- What is required -
Return only the lines running from the line that holds "obj.parent = empty" to the line that holds "RIM_R = cad_box[1][0]", including both.

• • • • •

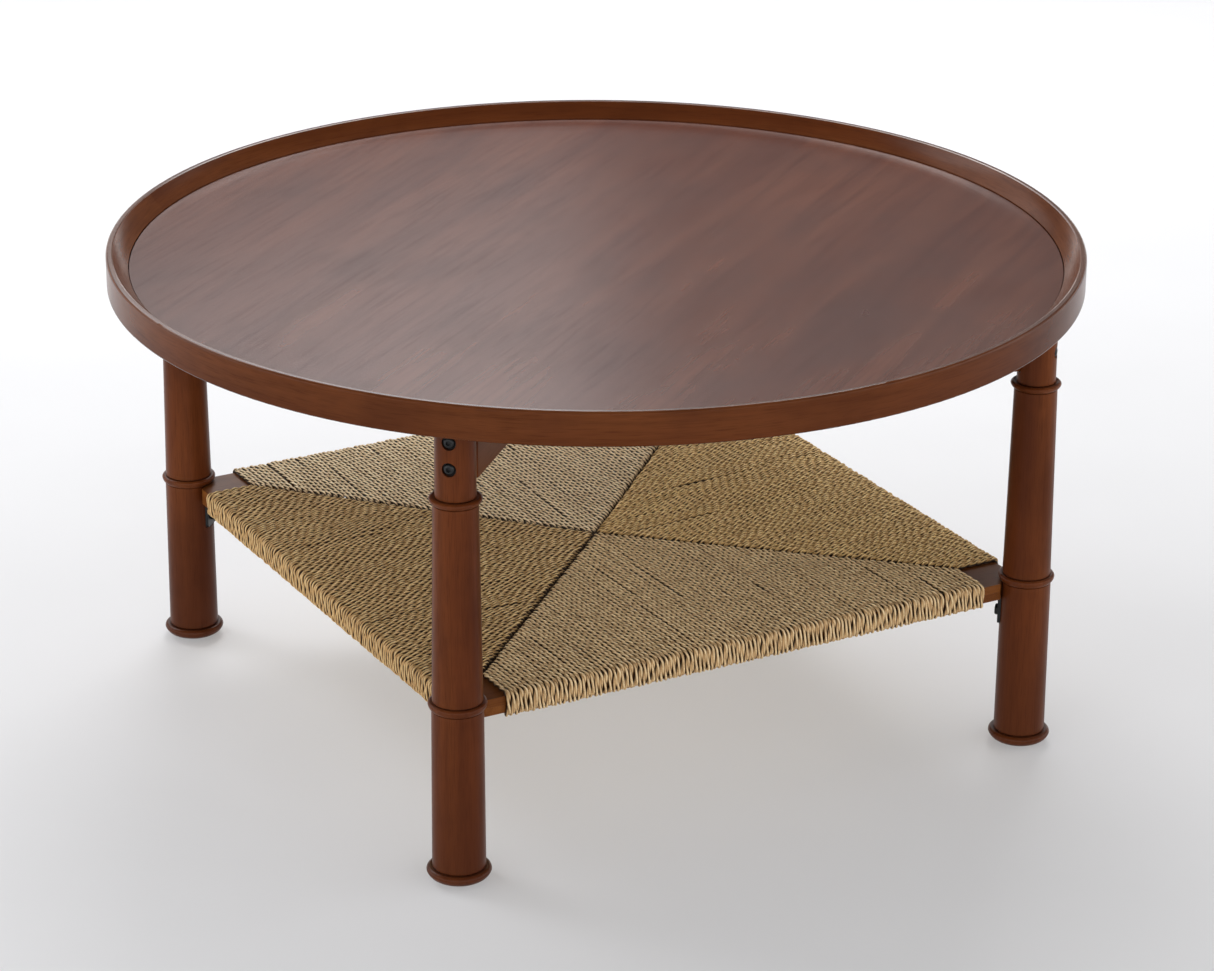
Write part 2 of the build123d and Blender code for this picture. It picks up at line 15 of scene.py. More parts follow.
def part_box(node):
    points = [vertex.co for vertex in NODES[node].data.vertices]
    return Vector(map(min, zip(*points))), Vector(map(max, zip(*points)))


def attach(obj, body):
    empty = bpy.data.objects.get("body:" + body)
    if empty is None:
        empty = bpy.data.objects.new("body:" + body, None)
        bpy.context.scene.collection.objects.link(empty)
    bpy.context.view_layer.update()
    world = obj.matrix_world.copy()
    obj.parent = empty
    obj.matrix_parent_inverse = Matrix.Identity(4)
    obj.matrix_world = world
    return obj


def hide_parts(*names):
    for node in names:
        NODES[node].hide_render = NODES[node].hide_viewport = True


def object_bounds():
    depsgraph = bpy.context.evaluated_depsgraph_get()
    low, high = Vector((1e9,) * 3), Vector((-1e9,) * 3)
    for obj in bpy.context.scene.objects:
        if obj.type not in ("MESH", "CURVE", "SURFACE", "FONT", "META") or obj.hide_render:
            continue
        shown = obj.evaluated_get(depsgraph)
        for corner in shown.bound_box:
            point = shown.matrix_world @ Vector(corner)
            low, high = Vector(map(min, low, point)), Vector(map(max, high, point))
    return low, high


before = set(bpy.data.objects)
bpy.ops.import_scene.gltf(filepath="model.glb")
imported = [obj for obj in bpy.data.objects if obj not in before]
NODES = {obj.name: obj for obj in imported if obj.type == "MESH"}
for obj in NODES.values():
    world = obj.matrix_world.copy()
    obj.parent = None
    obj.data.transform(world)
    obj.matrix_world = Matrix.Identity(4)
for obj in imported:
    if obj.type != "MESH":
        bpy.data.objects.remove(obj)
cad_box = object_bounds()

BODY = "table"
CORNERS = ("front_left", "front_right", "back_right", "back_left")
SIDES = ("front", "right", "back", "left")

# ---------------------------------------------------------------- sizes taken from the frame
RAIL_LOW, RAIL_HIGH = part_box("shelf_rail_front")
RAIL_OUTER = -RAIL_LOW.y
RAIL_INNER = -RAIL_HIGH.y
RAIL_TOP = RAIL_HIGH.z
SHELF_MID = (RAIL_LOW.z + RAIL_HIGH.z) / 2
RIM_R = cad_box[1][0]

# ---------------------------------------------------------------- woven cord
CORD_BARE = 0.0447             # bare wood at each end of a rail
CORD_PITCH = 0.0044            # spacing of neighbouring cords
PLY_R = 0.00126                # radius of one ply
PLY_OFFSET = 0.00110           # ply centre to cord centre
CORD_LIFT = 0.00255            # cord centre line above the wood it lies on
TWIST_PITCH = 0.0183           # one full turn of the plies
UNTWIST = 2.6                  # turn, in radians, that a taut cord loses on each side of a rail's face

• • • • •

- Solution to the problem -
    obj.parent = empty
    obj.matrix_parent_inverse = Matrix.Identity(4)
    obj.matrix_world = world
    return obj


def hide_parts(*names):
    for node in names:
        NODES[node].hide_render = NODES[node].hide_viewport = True


def object_bounds():
    depsgraph = bpy.context.evaluated_depsgraph_get()
    low, high = Vector((1e9,) * 3), Vector((-1e9,) * 3)
    for obj in bpy.context.scene.objects:
        if obj.type not in ("MESH", "CURVE", "SURFACE", "FONT", "META") or obj.hide_render:
            continue
        shown = obj.evaluated_get(depsgraph)
        for corner in shown.bound_box:
            point = shown.matrix_world @ Vector(corner)
            low, high = Vector(map(min, low, point)), Vector(map(max, high, point))
    return low, high


before = set(bpy.data.objects)
bpy.ops.import_scene.gltf(filepath="model.glb")
imported = [obj for obj in bpy.data.objects if obj not in before]
NODES = {obj.name: obj for obj in imported if obj.type == "MESH"}
for obj in NODES.values():
    world = obj.matrix_world.copy()
    obj.parent = None
    obj.data.transform(world)
    obj.matrix_world = Matrix.Identity(4)
for obj in imported:
    if obj.type != "MESH":
        bpy.data.objects.remove(obj)
cad_box = object_bounds()

BODY = "table"
CORNERS = ("front_left", "front_right", "back_right", "back_left")
SIDES = ("front", "right", "back", "left")

# ---------------------------------------------------------------- sizes taken from the frame
RAIL_LOW, RAIL_HIGH = part_box("shelf_rail_front")
RAIL_OUTER = -RAIL_LOW.y
RAIL_INNER = -RAIL_HIGH.y
RAIL_TOP = RAIL_HIGH.z
SHELF_MID = (RAIL_LOW.z + RAIL_HIGH.z) / 2
RIM_R = cad_box[1][0]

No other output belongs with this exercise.